Mere presence at the scene of a crime is insufficient to show participation in the crime. [Cit.] However, a person who does not directly commit a crime may be convicted upon proof that a crime was committed and that person was a party to it. [Cit.] And whether a person was a party to a crime can be inferred from his presence, companionship, and conduct before and after the crime was committed. [Cit.]

Walsh v. State, 269 Ga. 427, 429 (1) (499 SE2d 332) (1998).

The evidence in this case shows that before, during, and after the commission of the crimes, Appellant was present and shared his companionship with his brothers. Walsh v. State, supra. Where, as here, the crimes “involve relatives, slight circumstances can support the inference that the parties colluded. [Cit.]” Adamson v. State, 238 Ga. App. 105, 106 (2) (516 SE2d 310) (1999). The facts that Appellant was the driver and did not actually fire the gun does not affect his convictions. Yancey v. State, 281 Ga. 664, 665 (641 SE2d 524) (2007).[*470] Although Appellant asserts that the statements of his brothers were exculpatory of him and that another witness indicated that he tried to break up the fight, the evidence was not limited thereto. Lucky v. State, supra. The State’s evidence authorized the inferences that Appellant, who had assisted his brothers in attacking Jones’ cousin, was not an innocent bystander, that he drove his brothers to the crime scene knowing that Tyrone was armed, that Appellant willingly stayed with his brothers while they tried to start a fight and threatened to kill someone, and that he ran to his car and drove them away immediately after they had shot Riden. See Yancey v. State, supra; Brown v. State, 278 Ga. 724, 726 (1) (609 SE2d 312) (2004); Walsh v. State, supra; Sands v. State, 262 Ga. 367, 368 (2) (418 SE2d 55) (1992); McWhorter v. State, 198 Ga. App. 493 (1) (402 SE2d 60) (1991). Compare Bullard v. State, 263 Ga. 682, 685 (1) (436 SE2d 647) (1993); Moore v. State, 255 Ga. 519, 521 (1) (340 SE2d 888) (1986); Brown v. State, 250 Ga. 862, 864 (1) (302 SE2d 347) (1983); Ratana v. State, 297 Ga. App. 747, 750 (678 SE2d 193) (2009).

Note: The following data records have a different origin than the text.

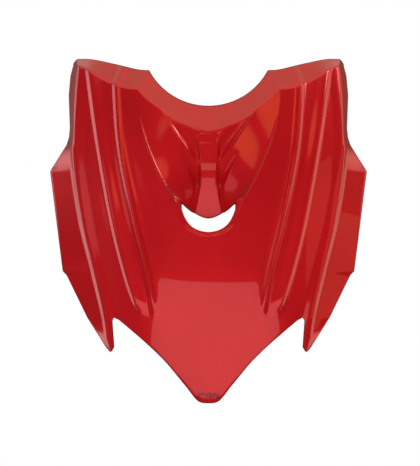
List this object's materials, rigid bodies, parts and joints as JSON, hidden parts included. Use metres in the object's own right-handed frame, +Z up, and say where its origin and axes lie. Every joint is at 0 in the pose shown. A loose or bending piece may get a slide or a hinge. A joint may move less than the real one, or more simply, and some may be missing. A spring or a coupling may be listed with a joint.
{
  "type": "scooter front panel",
  "caption": "Moulded scooter front panel with a steering notch, an intake scoop and slot, long side ridges, wings and screw bosses behind.",
  "frame": {"origin": "midway between the two lower screw bosses, on their end faces", "axes": "+X to the right seen from the front, +Y towards the back, +Z up; the painted face looks along -Y"},
  "size_m": [0.369, 0.1553, 0.4007],
  "materials": {
    "red_paint": "gloss red paint over moulded plastic"
  },
  "bodies": {
    "root": {"front_panel": "red_paint"}
  },
  "joints": []
}
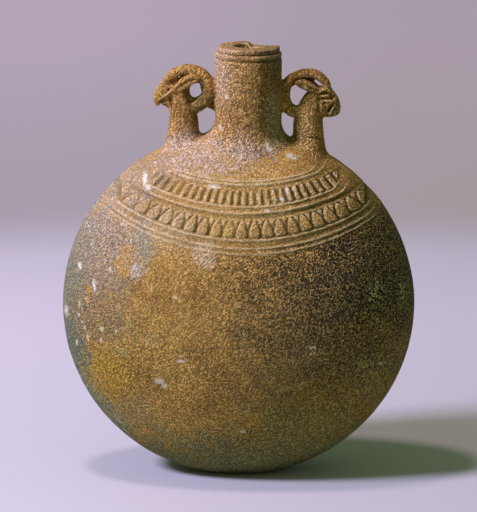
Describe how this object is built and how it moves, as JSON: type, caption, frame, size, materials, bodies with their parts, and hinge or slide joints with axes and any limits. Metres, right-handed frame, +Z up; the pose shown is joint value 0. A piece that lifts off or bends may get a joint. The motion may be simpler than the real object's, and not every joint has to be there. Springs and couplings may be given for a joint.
{
  "type": "lentoid flask",
  "caption": "Lens-shaped pottery flask with a tubular neck, a broad collar in relief on the shoulder, and handles shaped as ibex heads whose horns curve back to the neck.",
  "frame": {"origin": "middle of the flat spot on the underside of the body that the flask stands on", "axes": "+Z up along the bottle neck, +X towards the right handle, -Y out of the front face that carries the collar"},
  "size_m": [0.13, 0.07, 0.1594],
  "materials": {
    "body_surface": "weathered glazed composition, brown with green patches, matt to satin",
    "neck_surface": "weathered glazed composition, brown with a pale crust",
    "handle_surface": "weathered glazed composition, ochre brown with dark hollows"
  },
  "bodies": {
    "root": {"body_front_half": "body_surface", "body_back_half": "body_surface", "bottle_neck": "neck_surface", "left_ibex_neck": "handle_surface", "left_ibex_head": "handle_surface", "left_horns": "handle_surface", "left_ear_front": "handle_surface", "left_ear_back": "handle_surface", "right_ibex_neck": "handle_surface", "right_ibex_head": "handle_surface", "right_horns": "handle_surface", "right_ear_front": "handle_surface", "right_ear_back": "handle_surface"}
  },
  "joints": []
}
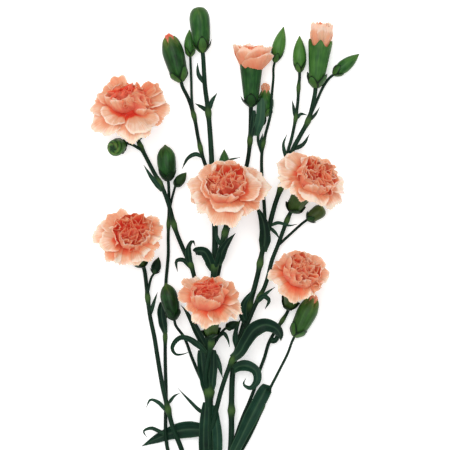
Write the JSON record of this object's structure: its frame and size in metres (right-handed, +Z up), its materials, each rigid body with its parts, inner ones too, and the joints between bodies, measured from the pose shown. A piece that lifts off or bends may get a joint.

Appellant separately contends that the evidence was insufficient to convict him of tampering with evidence by knowingly concealing the firearm used to shoot Riden with the intent to obstruct the prosecution of Tyrone. However, even if a defendant is not involved in all of the crimes charged, those offenses may be imputed to him as an accomplice or co-conspirator because of his actions as a party to some of the crimes charged. Beadles v. State, 259 Ga. 519, 522 (1) (385 SE2d 76) (1989); Robert E. Cleary, Jr., Ga. Criminal Offenses and Defenses, p. 13, at fn. 46 (2010 ed.). Moreover, the evidence that Tyrone threw the gun out the car window as Appellant was driving him away from the crime scene is sufficient to support Appellant’s conviction as a party to the crime of tampering with evidence. Cooper v. State, 287 Ga. 861, 862 (1) (700 SE2d 593) (2010). Compare Cooper v. State, supra at 862 (2) (where State did not present any evidence as to what, if anything, was done with the gun).

Accordingly, we conclude that the evidence was sufficient to authorize a rational trier of fact to find beyond a reasonable doubt that Appellant was guilty as a party to all of the crimes for which he was convicted. Jackson v. Virginia, 443 U. S. 307 (99 SC 2781, 61 LE2d 560) (1979). However, because the crime of tampering with evidence was directly committed by Tyrone and the indictment charged the specific intent of obstructing his prosecution, Tyrone could be guilty only

of misdemeanor tampering and therefore [Appellant as a party to that crime] could not receive a three-year sentence for commission of the crime. [Cits.] Accordingly, the three-year sentence imposed on [A]ppellant for tampering with[*471] evidence is vacated and the case remanded to the trial court for resentencing on that conviction.
Decided January 24, 2011. Mary Erickson, for appellant. J. Bradley Smith, District Attorney, Robin R. Riggs, Assistant District Attorney, Thurbert E. Baker, Attorney General, Paula K. Smith, Senior Assistant Attorney General, Sheila E. Gallow, Assistant Attorney General, for appellee.

White v. State, 287 Ga. 713, 717-718 (1) (d) (699 SE2d 291) (2010).

Judgments affirmed and case remanded for resentencing.

All the Justices concur.
*

The crimes occurred on October 29,2005, and the grand jury returned an indictment on November 8, 2005. The jury found Appellant guilty on June 29, 2006 and, on the following day, the trial court entered the judgments of conviction and sentences. The motion for new trial was filed on July 3, 2006, amended on February 2, 2010, and denied on February 8, 2010. Appellant filed the notice of appeal on February 25, 2010. The case was docketed in this Court for the September 2010 term and submitted for decision on the briefs.